The potential volcanic eruption, oft cited by preppers, that is assumed will affect the whole of Europe and the Eastern Seaboard of the US, is the eruption of the Canary Islands volcano, Cumbre Vieja, causing a giant tsunami to radiate outwards to the US and to Europe. Cumbre Vieja is certainly active, and historically blows once or twice every 100 years – the last eruption being 1949. The western side of Cumbre Vieja is known to be unstable and the fear is that in the next eruption the whole side of the volcano will slide into the sea triggering the tsunami. Historical records suggest that the UK has possibly experienced a tsunami from the west before: on 30th January in 1607 there was a flood of the Bristol Channel, on the west coast of the UK, causing the death of an estimated 2,000 people and the destruction of much property and farmland. However, whether or not the flood was actually caused by a tsunami or a storm surge such as the one that flooded the east coast of the UK in 1953 is open to debate given other evidence: such as reports of a storm surge occurring the same night in Norfolk – which is on the other side of the UK and highly unlikely to be the result of a tsunami coming from the Atlantic.
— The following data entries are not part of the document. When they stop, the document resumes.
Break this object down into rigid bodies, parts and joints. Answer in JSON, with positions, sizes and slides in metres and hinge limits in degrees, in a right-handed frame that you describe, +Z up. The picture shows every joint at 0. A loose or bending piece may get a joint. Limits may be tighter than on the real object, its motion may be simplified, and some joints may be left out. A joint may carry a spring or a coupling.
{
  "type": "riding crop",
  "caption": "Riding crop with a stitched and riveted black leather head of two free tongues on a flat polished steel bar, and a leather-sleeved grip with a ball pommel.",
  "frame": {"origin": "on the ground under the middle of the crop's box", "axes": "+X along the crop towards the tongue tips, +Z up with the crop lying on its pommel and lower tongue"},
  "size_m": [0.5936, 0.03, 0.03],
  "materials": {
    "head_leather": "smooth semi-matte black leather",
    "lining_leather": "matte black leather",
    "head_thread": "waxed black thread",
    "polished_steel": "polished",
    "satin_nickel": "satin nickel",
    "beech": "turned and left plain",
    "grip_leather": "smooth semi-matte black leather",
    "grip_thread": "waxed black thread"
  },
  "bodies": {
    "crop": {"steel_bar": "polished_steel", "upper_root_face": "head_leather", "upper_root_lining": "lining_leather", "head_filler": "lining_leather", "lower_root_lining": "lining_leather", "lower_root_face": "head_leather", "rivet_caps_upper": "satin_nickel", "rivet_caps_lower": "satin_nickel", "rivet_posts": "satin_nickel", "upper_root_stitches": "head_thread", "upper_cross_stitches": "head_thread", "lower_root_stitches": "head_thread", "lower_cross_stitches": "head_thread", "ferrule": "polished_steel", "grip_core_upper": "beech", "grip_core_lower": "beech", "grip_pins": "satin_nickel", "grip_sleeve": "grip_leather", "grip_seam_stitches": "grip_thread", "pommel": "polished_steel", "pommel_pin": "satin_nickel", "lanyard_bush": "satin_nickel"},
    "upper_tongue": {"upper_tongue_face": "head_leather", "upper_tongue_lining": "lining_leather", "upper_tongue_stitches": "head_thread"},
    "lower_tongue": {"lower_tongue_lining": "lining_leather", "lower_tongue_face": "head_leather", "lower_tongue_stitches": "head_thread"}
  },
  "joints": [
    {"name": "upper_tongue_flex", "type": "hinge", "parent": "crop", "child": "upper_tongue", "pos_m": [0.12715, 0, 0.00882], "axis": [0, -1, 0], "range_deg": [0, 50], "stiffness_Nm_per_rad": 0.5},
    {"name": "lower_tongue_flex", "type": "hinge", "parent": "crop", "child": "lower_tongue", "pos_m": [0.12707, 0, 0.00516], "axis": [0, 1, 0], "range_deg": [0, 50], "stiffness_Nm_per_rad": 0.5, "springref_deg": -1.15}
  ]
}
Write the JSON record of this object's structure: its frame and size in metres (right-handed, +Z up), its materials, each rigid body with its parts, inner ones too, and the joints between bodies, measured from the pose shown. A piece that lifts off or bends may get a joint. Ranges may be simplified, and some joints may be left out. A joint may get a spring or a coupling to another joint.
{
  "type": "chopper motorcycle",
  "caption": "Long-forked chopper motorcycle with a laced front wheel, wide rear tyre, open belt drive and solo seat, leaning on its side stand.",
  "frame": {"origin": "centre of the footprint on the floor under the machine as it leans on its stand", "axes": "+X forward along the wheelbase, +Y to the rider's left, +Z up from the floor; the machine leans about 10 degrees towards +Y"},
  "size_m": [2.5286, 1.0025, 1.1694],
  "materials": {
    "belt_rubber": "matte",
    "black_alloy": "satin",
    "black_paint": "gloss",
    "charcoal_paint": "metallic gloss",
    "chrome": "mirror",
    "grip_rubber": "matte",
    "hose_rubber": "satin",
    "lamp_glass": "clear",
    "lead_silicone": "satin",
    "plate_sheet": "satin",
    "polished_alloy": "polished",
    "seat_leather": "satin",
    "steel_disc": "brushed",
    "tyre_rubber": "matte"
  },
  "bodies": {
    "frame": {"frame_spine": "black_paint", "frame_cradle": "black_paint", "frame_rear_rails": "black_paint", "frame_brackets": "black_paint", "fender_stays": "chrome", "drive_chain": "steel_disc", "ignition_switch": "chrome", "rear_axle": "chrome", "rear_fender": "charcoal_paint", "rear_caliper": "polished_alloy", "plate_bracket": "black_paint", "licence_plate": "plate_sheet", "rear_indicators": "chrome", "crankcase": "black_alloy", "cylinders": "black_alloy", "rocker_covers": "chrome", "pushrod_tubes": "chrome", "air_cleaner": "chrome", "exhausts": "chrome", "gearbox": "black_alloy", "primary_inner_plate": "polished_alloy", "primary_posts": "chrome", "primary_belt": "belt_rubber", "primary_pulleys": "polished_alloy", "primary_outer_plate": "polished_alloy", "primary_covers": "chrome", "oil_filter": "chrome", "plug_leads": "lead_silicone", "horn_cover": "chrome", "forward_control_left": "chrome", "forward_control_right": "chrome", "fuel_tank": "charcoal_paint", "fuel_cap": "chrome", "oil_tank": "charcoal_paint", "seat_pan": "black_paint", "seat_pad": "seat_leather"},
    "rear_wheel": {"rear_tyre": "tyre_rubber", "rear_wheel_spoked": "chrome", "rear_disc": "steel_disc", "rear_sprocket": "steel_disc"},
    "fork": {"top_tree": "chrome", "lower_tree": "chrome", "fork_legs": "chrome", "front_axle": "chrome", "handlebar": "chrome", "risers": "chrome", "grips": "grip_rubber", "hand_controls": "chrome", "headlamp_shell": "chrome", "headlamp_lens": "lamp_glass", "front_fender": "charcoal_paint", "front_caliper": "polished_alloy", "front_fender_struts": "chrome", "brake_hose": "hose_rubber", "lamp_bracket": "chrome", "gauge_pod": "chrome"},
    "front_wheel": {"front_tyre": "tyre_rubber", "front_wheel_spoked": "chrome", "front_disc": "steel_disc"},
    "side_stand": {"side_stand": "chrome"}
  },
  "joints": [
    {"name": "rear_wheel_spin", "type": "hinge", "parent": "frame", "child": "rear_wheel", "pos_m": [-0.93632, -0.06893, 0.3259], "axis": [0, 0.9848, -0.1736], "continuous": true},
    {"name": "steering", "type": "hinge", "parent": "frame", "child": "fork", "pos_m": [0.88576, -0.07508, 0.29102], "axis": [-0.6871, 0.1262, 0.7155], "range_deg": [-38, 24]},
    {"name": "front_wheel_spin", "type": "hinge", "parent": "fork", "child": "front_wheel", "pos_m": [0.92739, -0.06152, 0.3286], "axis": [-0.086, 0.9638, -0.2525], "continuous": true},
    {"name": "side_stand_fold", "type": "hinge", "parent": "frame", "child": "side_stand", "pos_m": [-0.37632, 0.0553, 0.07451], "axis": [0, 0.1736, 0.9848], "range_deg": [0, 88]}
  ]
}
Either way DEFRA believes that any flood caused by a tsunami-type event ‘are unlikely to exceed those anticipated for major storm surges. All major centres of development on coasts and estuaries have defences that have been designed to withstand such surge waves’ (See: http://archive.defra.gov.uk/environment/flooding/risk/tsunami.htm). So, whilst East Coast US preppers may fear Cumbre Vieja, I don’t.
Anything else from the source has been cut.